▶ [PROMPT]:
Output all of the records exactly as written.

(Object modeling scripts)

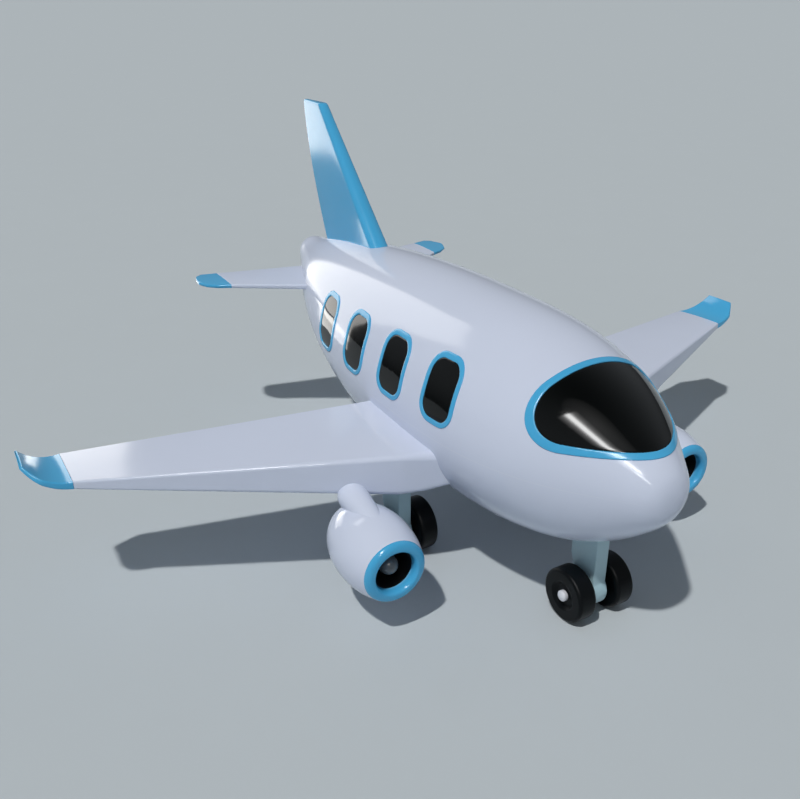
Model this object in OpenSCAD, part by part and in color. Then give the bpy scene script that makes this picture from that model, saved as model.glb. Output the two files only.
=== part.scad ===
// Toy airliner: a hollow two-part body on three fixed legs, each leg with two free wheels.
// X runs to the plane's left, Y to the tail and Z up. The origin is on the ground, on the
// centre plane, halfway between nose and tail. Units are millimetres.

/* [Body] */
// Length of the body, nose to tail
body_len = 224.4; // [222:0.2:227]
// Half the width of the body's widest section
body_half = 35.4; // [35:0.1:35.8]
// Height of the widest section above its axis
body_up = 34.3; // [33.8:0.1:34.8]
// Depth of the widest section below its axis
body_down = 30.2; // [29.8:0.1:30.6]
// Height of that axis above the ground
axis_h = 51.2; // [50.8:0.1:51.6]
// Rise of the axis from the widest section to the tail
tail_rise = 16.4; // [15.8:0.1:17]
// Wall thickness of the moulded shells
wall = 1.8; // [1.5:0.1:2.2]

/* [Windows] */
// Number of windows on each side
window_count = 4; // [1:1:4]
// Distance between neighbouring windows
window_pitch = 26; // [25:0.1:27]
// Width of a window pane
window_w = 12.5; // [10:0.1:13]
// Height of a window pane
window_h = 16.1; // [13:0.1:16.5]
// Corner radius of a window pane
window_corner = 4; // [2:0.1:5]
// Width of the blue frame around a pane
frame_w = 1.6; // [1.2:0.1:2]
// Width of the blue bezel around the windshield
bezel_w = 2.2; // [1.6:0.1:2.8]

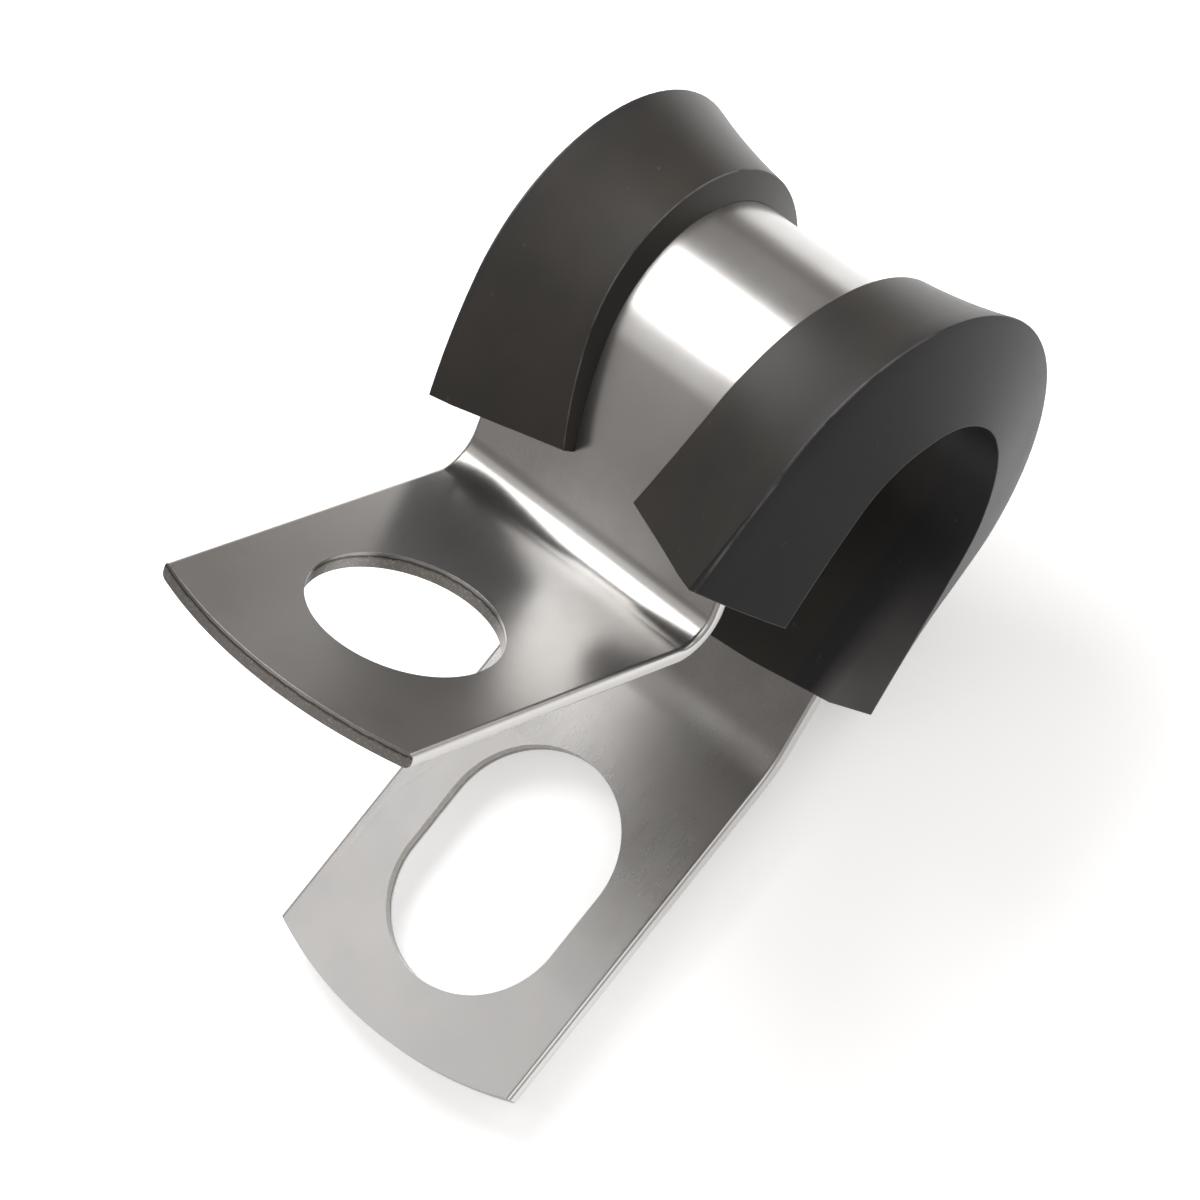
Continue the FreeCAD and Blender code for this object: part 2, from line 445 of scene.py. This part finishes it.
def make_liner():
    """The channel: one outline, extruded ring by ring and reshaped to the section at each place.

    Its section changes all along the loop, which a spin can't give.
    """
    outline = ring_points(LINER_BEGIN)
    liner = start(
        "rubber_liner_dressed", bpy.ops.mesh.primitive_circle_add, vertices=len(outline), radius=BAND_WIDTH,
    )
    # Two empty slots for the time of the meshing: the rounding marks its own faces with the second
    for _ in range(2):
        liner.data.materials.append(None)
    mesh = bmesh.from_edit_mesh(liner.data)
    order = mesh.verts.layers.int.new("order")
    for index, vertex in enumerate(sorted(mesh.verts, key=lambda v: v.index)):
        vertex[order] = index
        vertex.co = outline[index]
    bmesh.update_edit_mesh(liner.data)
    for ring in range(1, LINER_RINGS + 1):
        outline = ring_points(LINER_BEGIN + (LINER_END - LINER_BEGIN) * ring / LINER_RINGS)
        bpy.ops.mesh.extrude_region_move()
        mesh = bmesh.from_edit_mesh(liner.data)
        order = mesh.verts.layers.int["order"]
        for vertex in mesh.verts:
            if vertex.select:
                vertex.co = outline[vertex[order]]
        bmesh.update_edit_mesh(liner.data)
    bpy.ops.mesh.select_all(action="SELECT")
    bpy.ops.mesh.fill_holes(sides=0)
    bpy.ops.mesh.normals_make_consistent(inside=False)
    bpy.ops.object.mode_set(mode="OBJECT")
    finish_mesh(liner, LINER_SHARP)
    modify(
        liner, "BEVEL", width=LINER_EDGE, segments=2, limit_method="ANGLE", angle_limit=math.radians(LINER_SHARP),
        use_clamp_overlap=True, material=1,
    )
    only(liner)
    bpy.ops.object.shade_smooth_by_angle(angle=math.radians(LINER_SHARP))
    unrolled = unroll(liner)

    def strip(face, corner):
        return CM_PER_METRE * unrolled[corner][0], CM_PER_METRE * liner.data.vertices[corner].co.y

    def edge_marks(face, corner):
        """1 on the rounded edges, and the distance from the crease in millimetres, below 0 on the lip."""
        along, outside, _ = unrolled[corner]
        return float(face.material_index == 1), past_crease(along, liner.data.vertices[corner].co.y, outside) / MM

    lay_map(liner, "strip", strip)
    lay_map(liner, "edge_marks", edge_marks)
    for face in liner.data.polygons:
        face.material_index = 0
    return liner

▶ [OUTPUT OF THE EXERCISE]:
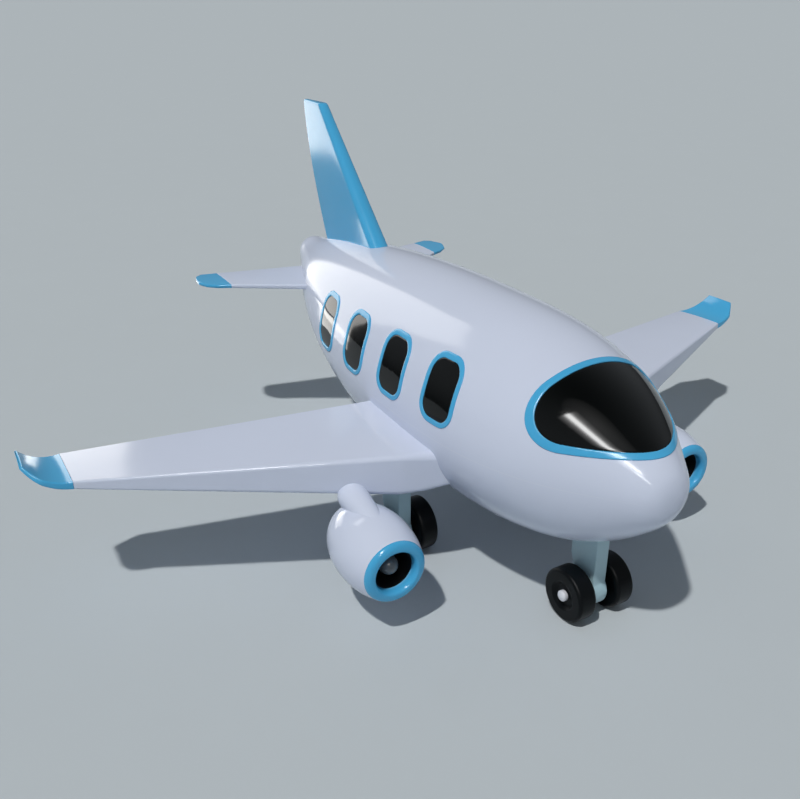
Model this object in OpenSCAD, part by part and in color. Then give the bpy scene script that makes this picture from that model, saved as model.glb. Output the two files only.
=== part.scad ===
// Toy airliner: a hollow two-part body on three fixed legs, each leg with two free wheels.
// X runs to the plane's left, Y to the tail and Z up. The origin is on the ground, on the
// centre plane, halfway between nose and tail. Units are millimetres.

/* [Body] */
// Length of the body, nose to tail
body_len = 224.4; // [222:0.2:227]
// Half the width of the body's widest section
body_half = 35.4; // [35:0.1:35.8]
// Height of the widest section above its axis
body_up = 34.3; // [33.8:0.1:34.8]
// Depth of the widest section below its axis
body_down = 30.2; // [29.8:0.1:30.6]
// Height of that axis above the ground
axis_h = 51.2; // [50.8:0.1:51.6]
// Rise of the axis from the widest section to the tail
tail_rise = 16.4; // [15.8:0.1:17]
// Wall thickness of the moulded shells
wall = 1.8; // [1.5:0.1:2.2]

/* [Windows] */
// Number of windows on each side
window_count = 4; // [1:1:4]
// Distance between neighbouring windows
window_pitch = 26; // [25:0.1:27]
// Width of a window pane
window_w = 12.5; // [10:0.1:13]
// Height of a window pane
window_h = 16.1; // [13:0.1:16.5]
// Corner radius of a window pane
window_corner = 4; // [2:0.1:5]
// Width of the blue frame around a pane
frame_w = 1.6; // [1.2:0.1:2]
// Width of the blue bezel around the windshield
bezel_w = 2.2; // [1.6:0.1:2.8]

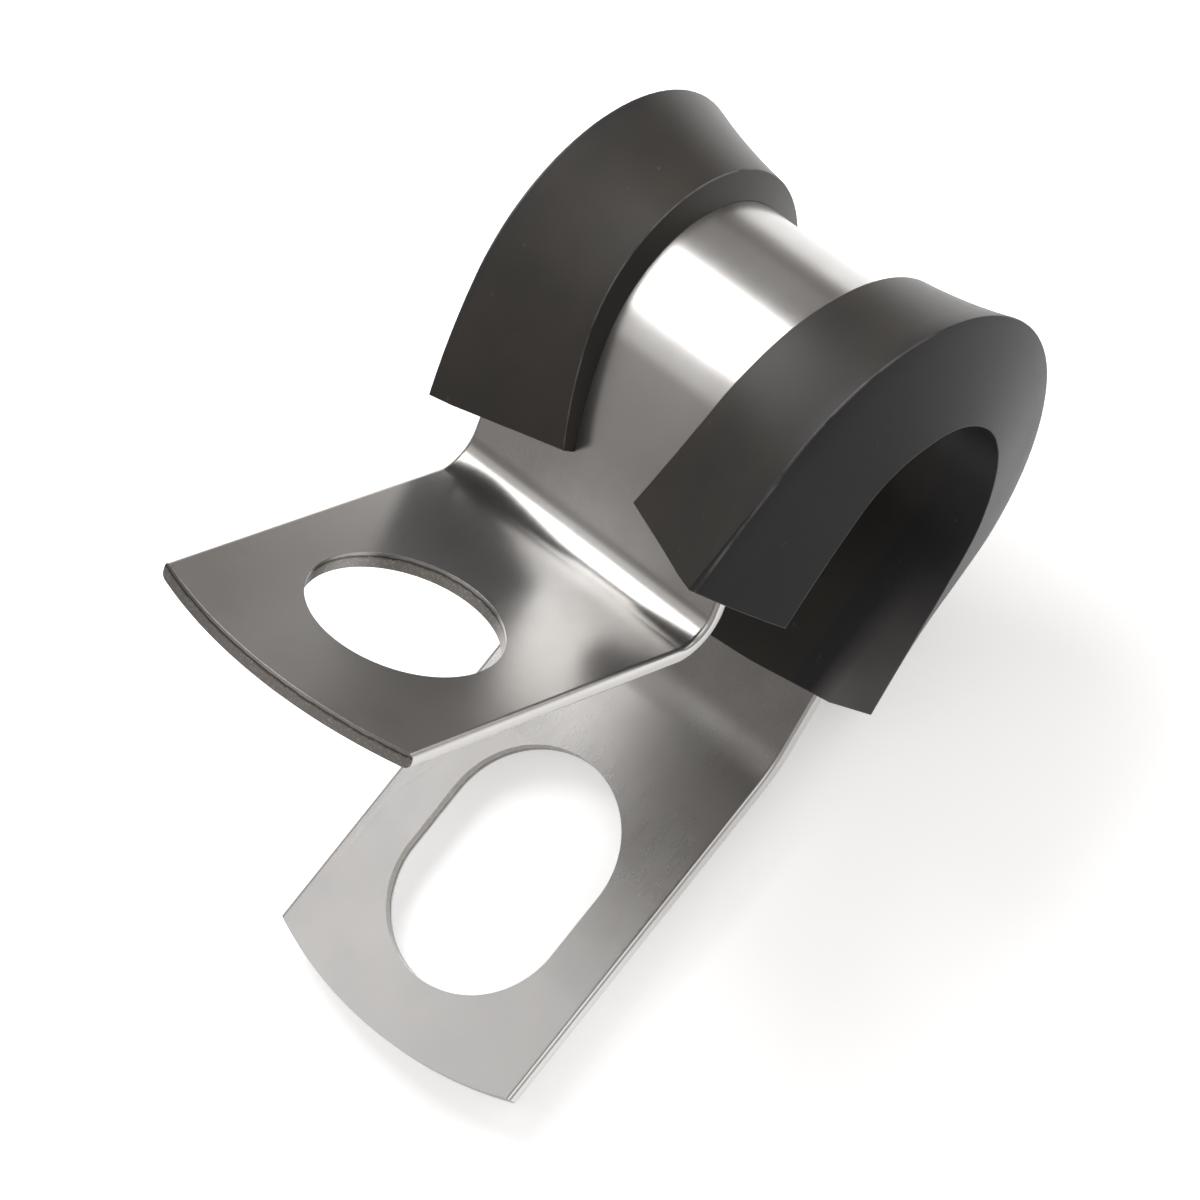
Continue the FreeCAD and Blender code for this object: part 2, from line 445 of scene.py. This part finishes it.
def make_liner():
    """The channel: one outline, extruded ring by ring and reshaped to the section at each place.

    Its section changes all along the loop, which a spin can't give.
    """
    outline = ring_points(LINER_BEGIN)
    liner = start(
        "rubber_liner_dressed", bpy.ops.mesh.primitive_circle_add, vertices=len(outline), radius=BAND_WIDTH,
    )
    # Two empty slots for the time of the meshing: the rounding marks its own faces with the second
    for _ in range(2):
        liner.data.materials.append(None)
    mesh = bmesh.from_edit_mesh(liner.data)
    order = mesh.verts.layers.int.new("order")
    for index, vertex in enumerate(sorted(mesh.verts, key=lambda v: v.index)):
        vertex[order] = index
        vertex.co = outline[index]
    bmesh.update_edit_mesh(liner.data)
    for ring in range(1, LINER_RINGS + 1):
        outline = ring_points(LINER_BEGIN + (LINER_END - LINER_BEGIN) * ring / LINER_RINGS)
        bpy.ops.mesh.extrude_region_move()
        mesh = bmesh.from_edit_mesh(liner.data)
        order = mesh.verts.layers.int["order"]
        for vertex in mesh.verts:
            if vertex.select:
                vertex.co = outline[vertex[order]]
        bmesh.update_edit_mesh(liner.data)
    bpy.ops.mesh.select_all(action="SELECT")
    bpy.ops.mesh.fill_holes(sides=0)
    bpy.ops.mesh.normals_make_consistent(inside=False)
    bpy.ops.object.mode_set(mode="OBJECT")
    finish_mesh(liner, LINER_SHARP)
    modify(
        liner, "BEVEL", width=LINER_EDGE, segments=2, limit_method="ANGLE", angle_limit=math.radians(LINER_SHARP),
        use_clamp_overlap=True, material=1,
    )
    only(liner)
    bpy.ops.object.shade_smooth_by_angle(angle=math.radians(LINER_SHARP))
    unrolled = unroll(liner)

    def strip(face, corner):
        return CM_PER_METRE * unrolled[corner][0], CM_PER_METRE * liner.data.vertices[corner].co.y

    def edge_marks(face, corner):
        """1 on the rounded edges, and the distance from the crease in millimetres, below 0 on the lip."""
        along, outside, _ = unrolled[corner]
        return float(face.material_index == 1), past_crease(along, liner.data.vertices[corner].co.y, outside) / MM

    lay_map(liner, "strip", strip)
    lay_map(liner, "edge_marks", edge_marks)
    for face in liner.data.polygons:
        face.material_index = 0
    return liner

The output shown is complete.